**The request:** Below is a listing; copy all of it exactly.

**Supplied material:**

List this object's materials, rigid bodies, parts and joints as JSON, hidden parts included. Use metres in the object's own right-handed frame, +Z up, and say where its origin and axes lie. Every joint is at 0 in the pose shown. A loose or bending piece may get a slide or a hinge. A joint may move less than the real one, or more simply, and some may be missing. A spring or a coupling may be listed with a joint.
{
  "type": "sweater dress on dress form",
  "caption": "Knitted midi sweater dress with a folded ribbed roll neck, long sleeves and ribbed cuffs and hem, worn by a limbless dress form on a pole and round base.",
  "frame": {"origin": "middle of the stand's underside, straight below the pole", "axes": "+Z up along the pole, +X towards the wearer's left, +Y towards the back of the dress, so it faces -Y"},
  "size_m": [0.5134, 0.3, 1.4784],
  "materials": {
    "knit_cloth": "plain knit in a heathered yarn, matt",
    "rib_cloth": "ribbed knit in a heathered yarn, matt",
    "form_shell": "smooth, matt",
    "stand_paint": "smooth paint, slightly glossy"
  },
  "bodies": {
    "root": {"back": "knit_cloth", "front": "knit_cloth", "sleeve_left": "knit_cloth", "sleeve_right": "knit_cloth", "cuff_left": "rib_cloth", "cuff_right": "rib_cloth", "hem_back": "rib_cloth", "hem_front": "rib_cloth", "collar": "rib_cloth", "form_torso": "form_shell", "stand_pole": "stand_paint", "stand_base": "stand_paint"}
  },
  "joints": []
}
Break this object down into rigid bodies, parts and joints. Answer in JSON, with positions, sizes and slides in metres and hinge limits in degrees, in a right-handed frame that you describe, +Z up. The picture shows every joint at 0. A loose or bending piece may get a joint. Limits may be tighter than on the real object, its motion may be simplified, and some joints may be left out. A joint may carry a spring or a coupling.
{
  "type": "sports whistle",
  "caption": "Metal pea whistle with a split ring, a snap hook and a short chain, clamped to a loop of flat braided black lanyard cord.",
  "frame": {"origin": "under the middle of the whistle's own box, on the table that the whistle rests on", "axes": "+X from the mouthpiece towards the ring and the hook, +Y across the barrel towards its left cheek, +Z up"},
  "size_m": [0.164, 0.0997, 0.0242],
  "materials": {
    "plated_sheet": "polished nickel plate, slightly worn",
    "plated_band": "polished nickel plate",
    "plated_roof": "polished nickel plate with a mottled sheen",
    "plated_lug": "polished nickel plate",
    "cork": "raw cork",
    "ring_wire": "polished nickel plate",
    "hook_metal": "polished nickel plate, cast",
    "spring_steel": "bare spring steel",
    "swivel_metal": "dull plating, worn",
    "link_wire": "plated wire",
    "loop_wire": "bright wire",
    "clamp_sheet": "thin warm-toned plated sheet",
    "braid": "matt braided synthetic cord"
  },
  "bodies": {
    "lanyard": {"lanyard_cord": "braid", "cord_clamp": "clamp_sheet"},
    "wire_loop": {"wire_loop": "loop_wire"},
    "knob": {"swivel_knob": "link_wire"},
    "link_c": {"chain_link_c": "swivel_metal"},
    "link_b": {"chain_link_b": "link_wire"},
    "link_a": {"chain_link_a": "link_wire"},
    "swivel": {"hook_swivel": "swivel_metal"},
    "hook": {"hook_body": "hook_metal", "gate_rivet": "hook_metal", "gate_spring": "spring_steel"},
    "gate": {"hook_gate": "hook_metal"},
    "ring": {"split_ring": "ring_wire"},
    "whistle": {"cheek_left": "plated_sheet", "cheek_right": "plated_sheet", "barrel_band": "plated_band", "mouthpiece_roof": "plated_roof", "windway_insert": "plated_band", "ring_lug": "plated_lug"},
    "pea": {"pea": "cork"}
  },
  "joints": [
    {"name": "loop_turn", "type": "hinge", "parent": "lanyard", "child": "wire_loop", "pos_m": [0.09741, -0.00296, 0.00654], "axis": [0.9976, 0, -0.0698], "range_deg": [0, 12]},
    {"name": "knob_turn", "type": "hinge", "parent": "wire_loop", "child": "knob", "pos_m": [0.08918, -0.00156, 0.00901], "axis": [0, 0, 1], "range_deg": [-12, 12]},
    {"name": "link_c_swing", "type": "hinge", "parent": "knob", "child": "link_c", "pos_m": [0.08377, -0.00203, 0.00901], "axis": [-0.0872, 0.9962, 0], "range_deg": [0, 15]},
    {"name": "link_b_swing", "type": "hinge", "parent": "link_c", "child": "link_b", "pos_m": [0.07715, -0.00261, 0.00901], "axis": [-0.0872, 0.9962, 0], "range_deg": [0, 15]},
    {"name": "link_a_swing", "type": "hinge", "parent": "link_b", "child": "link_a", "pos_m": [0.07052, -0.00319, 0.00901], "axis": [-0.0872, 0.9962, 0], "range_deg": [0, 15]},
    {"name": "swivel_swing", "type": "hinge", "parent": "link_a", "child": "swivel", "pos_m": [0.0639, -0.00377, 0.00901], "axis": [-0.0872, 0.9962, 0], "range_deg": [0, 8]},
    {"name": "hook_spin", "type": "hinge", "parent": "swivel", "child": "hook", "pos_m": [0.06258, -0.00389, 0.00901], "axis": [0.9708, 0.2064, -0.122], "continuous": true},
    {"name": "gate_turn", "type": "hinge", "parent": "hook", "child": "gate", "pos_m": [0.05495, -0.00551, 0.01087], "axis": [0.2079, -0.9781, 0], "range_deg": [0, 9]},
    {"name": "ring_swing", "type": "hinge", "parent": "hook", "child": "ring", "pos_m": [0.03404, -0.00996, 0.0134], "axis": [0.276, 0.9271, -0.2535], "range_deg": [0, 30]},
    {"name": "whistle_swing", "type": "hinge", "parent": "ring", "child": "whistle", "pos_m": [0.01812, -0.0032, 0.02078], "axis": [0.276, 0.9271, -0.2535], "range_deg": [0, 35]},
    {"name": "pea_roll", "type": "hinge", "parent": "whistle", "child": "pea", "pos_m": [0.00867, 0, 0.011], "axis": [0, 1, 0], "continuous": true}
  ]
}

**Output:**
List this object's materials, rigid bodies, parts and joints as JSON, hidden parts included. Use metres in the object's own right-handed frame, +Z up, and say where its origin and axes lie. Every joint is at 0 in the pose shown. A loose or bending piece may get a slide or a hinge. A joint may move less than the real one, or more simply, and some may be missing. A spring or a coupling may be listed with a joint.
{
  "type": "sweater dress on dress form",
  "caption": "Knitted midi sweater dress with a folded ribbed roll neck, long sleeves and ribbed cuffs and hem, worn by a limbless dress form on a pole and round base.",
  "frame": {"origin": "middle of the stand's underside, straight below the pole", "axes": "+Z up along the pole, +X towards the wearer's left, +Y towards the back of the dress, so it faces -Y"},
  "size_m": [0.5134, 0.3, 1.4784],
  "materials": {
    "knit_cloth": "plain knit in a heathered yarn, matt",
    "rib_cloth": "ribbed knit in a heathered yarn, matt",
    "form_shell": "smooth, matt",
    "stand_paint": "smooth paint, slightly glossy"
  },
  "bodies": {
    "root": {"back": "knit_cloth", "front": "knit_cloth", "sleeve_left": "knit_cloth", "sleeve_right": "knit_cloth", "cuff_left": "rib_cloth", "cuff_right": "rib_cloth", "hem_back": "rib_cloth", "hem_front": "rib_cloth", "collar": "rib_cloth", "form_torso": "form_shell", "stand_pole": "stand_paint", "stand_base": "stand_paint"}
  },
  "joints": []
}
Break this object down into rigid bodies, parts and joints. Answer in JSON, with positions, sizes and slides in metres and hinge limits in degrees, in a right-handed frame that you describe, +Z up. The picture shows every joint at 0. A loose or bending piece may get a joint. Limits may be tighter than on the real object, its motion may be simplified, and some joints may be left out. A joint may carry a spring or a coupling.
{
  "type": "sports whistle",
  "caption": "Metal pea whistle with a split ring, a snap hook and a short chain, clamped to a loop of flat braided black lanyard cord.",
  "frame": {"origin": "under the middle of the whistle's own box, on the table that the whistle rests on", "axes": "+X from the mouthpiece towards the ring and the hook, +Y across the barrel towards its left cheek, +Z up"},
  "size_m": [0.164, 0.0997, 0.0242],
  "materials": {
    "plated_sheet": "polished nickel plate, slightly worn",
    "plated_band": "polished nickel plate",
    "plated_roof": "polished nickel plate with a mottled sheen",
    "plated_lug": "polished nickel plate",
    "cork": "raw cork",
    "ring_wire": "polished nickel plate",
    "hook_metal": "polished nickel plate, cast",
    "spring_steel": "bare spring steel",
    "swivel_metal": "dull plating, worn",
    "link_wire": "plated wire",
    "loop_wire": "bright wire",
    "clamp_sheet": "thin warm-toned plated sheet",
    "braid": "matt braided synthetic cord"
  },
  "bodies": {
    "lanyard": {"lanyard_cord": "braid", "cord_clamp": "clamp_sheet"},
    "wire_loop": {"wire_loop": "loop_wire"},
    "knob": {"swivel_knob": "link_wire"},
    "link_c": {"chain_link_c": "swivel_metal"},
    "link_b": {"chain_link_b": "link_wire"},
    "link_a": {"chain_link_a": "link_wire"},
    "swivel": {"hook_swivel": "swivel_metal"},
    "hook": {"hook_body": "hook_metal", "gate_rivet": "hook_metal", "gate_spring": "spring_steel"},
    "gate": {"hook_gate": "hook_metal"},
    "ring": {"split_ring": "ring_wire"},
    "whistle": {"cheek_left": "plated_sheet", "cheek_right": "plated_sheet", "barrel_band": "plated_band", "mouthpiece_roof": "plated_roof", "windway_insert": "plated_band", "ring_lug": "plated_lug"},
    "pea": {"pea": "cork"}
  },
  "joints": [
    {"name": "loop_turn", "type": "hinge", "parent": "lanyard", "child": "wire_loop", "pos_m": [0.09741, -0.00296, 0.00654], "axis": [0.9976, 0, -0.0698], "range_deg": [0, 12]},
    {"name": "knob_turn", "type": "hinge", "parent": "wire_loop", "child": "knob", "pos_m": [0.08918, -0.00156, 0.00901], "axis": [0, 0, 1], "range_deg": [-12, 12]},
    {"name": "link_c_swing", "type": "hinge", "parent": "knob", "child": "link_c", "pos_m": [0.08377, -0.00203, 0.00901], "axis": [-0.0872, 0.9962, 0], "range_deg": [0, 15]},
    {"name": "link_b_swing", "type": "hinge", "parent": "link_c", "child": "link_b", "pos_m": [0.07715, -0.00261, 0.00901], "axis": [-0.0872, 0.9962, 0], "range_deg": [0, 15]},
    {"name": "link_a_swing", "type": "hinge", "parent": "link_b", "child": "link_a", "pos_m": [0.07052, -0.00319, 0.00901], "axis": [-0.0872, 0.9962, 0], "range_deg": [0, 15]},
    {"name": "swivel_swing", "type": "hinge", "parent": "link_a", "child": "swivel", "pos_m": [0.0639, -0.00377, 0.00901], "axis": [-0.0872, 0.9962, 0], "range_deg": [0, 8]},
    {"name": "hook_spin", "type": "hinge", "parent": "swivel", "child": "hook", "pos_m": [0.06258, -0.00389, 0.00901], "axis": [0.9708, 0.2064, -0.122], "continuous": true},
    {"name": "gate_turn", "type": "hinge", "parent": "hook", "child": "gate", "pos_m": [0.05495, -0.00551, 0.01087], "axis": [0.2079, -0.9781, 0], "range_deg": [0, 9]},
    {"name": "ring_swing", "type": "hinge", "parent": "hook", "child": "ring", "pos_m": [0.03404, -0.00996, 0.0134], "axis": [0.276, 0.9271, -0.2535], "range_deg": [0, 30]},
    {"name": "whistle_swing", "type": "hinge", "parent": "ring", "child": "whistle", "pos_m": [0.01812, -0.0032, 0.02078], "axis": [0.276, 0.9271, -0.2535], "range_deg": [0, 35]},
    {"name": "pea_roll", "type": "hinge", "parent": "whistle", "child": "pea", "pos_m": [0.00867, 0, 0.011], "axis": [0, 1, 0], "continuous": true}
  ]
}